Estando ainda num estopim de felicidade, corri feito louco na rua: joguei fora minha gravata e meu paletó... Tudo que, de certo modo, me acorrentava por fora e, ao mesmo tempo, por dentro e não me deixava viver. Pela primeira vez na minha vida não me importei com leis ou normas, nem com o certo ou com o errado. Pela primeira vez, consegui sentir-me, ser eu. Em um insight, percebi, enfim, que estava livre!

Ao chegar a minha casa, tratei logo de juntar o material necessário à grande reforma em minha vida: as latas de tinta que haviam sobrado da pintura da suíte, dois tubos de cola e uma carrada de sonhos e emoções para grudar em mim, que estavam guardadas na caixinha de mudanças, reprimidas. Refiz-me e hoje estou contente com o que sou. Agora a frase do velhote faz todo sentido para mim.

Então, desde esse dia ajo de modo espontâneo e acredito que por isso estou aqui, porque minha liberdade é perigosa demais.
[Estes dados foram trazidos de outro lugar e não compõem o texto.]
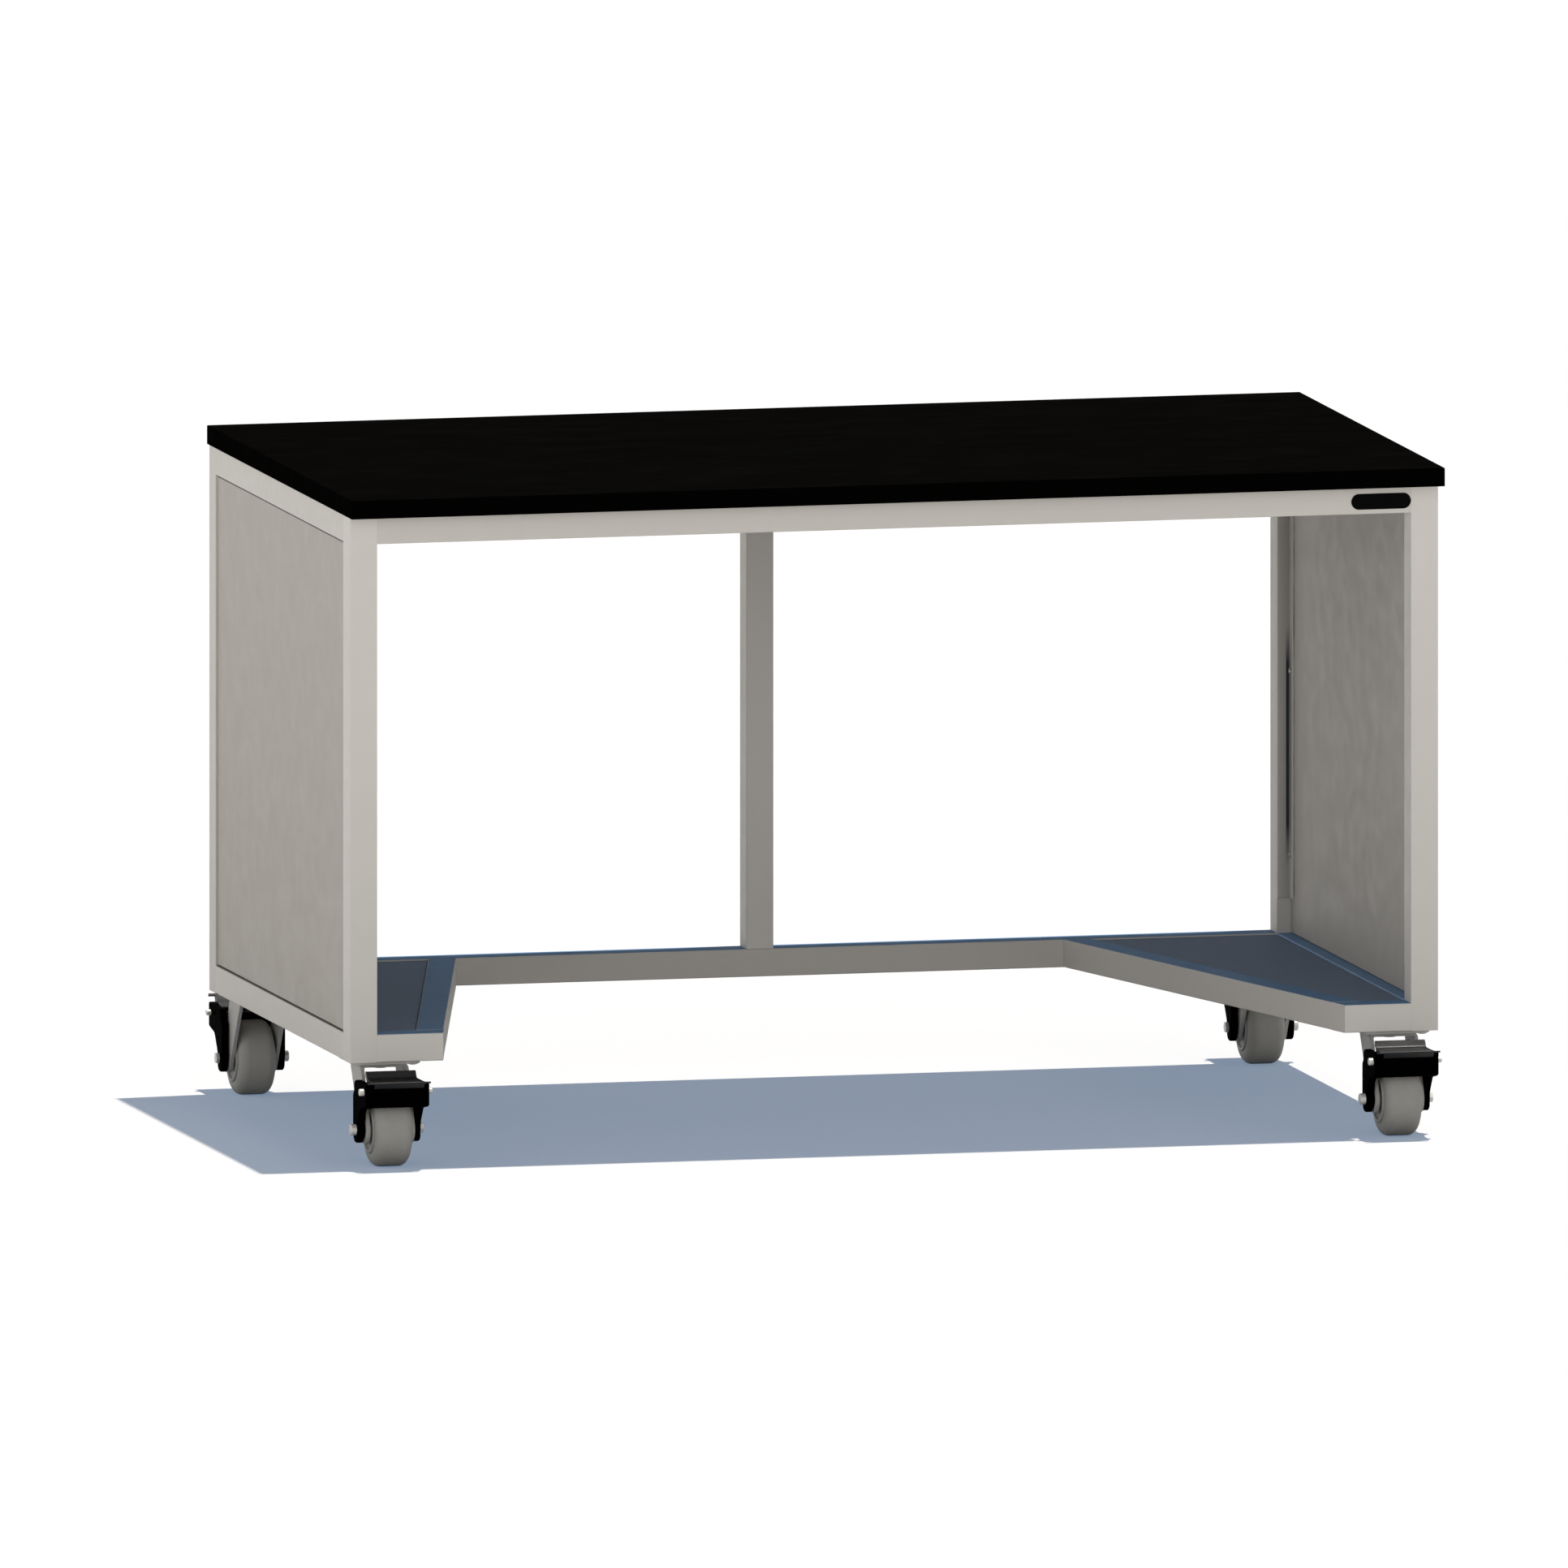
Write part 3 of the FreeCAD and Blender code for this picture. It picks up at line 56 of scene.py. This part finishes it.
# Bands on the CAD solids over which a tint comes in or fades out. Up to the edge bands, the tints
# are painted shade.
# Distances from the bench's middle plane, along X:
ANGLE_SHADE = (0.7200, 0.7345)  # from a panel angle's free edge to near its root
ANGLE_LINE = (0.7318, 0.7334)  # the dark line beside the root
ANGLE_LEG = (0.7366, 0.7368)  # the inner face of the leg that lies on the board
BOARD_JOINT = (0.7388, 0.7391)  # close to where that leg meets the board
BOARD_FACE = (0.7405, 0.7420)  # close to the board's inner face
# Heights, along Z:
ABOVE_DECK = (0.1784, 0.1790)
LINE_START = (0.27, 0.33)
LINE_END = (0.55, 0.60)
UNDER_TOP_RAIL = (0.8478, 0.8484)
# The Z of the surface's direction:
STRAIGHT_UP = (0.75, 0.95)
MOSTLY_UP = (0.5, 0.8)
# X times the X of the surface's direction, which is below 0 where it faces the middle:
FACING_MIDDLE = (-0.3, -0.1)
FACING_OUT = (0.1, 0.3)
# The cosine between the surface's direction and the rounded one, on an edge and beside it:
ON_EDGE = (0.86, 0.995)
EDGE_REACH = 1.6  # how wide the worn band along an edge is, in edge radii

X, Z = 0, 2  # places in a vector's parts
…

Certas vezes me considero até soberbo, mas afinal eu posso. No fim das contas, nem todo mundo teve a sorte, como eu tive, de ouvir a voz libertadora daquele velhinho que me ajudou a me livrar das correntes que me sufocavam, e disso me gabo com orgulho.

O interessante é que depois do ocorrido, mesmo eu não conseguindo mais o ver fisicamente (acho que ele é ótimo em pique-esconde), eu ainda o escutava todos os dias. Ele sempre me dizia coisas lindas, dava-me dicas de como me colorir, me orientava em algumas tarefas e nunca me deixava na mão. Esporadicamente, ele me dizia coisas meio pesadas, mas afinal ninguém é perfeito. Porém, depois que esses médicos enxeridos começaram a me medicar, ele foi deixando, aos poucos, de se comunicar. Creio que ele não goste que os doutores mexam comigo, por isso está de mal. Deve ser porque, sempre que começo a me divertir, eles teimam em me amarrar, a querer que eu volte a meu estado de escravo do sistema.

Já me decidi: da próxima vez que ele vier tagarelar comigo, vou pedir para que ele se apresente também aos médicos e os transformem em telas para colorir, assim como fez comigo, pois eles parecem penar da mesma doença que eu sofria antes: o TPRC - Transtorno da Personalidade Robótica Cotidiana.

Em suma, isso é tudo. Depois, se você quiser se juntar a mim, poderemos aproveitar essa experiência toda juntos. No momento você pode até estar um pouco assustado pelo convite, mas pense bem e verá como isso tudo pode ser muito legal! E então, topa?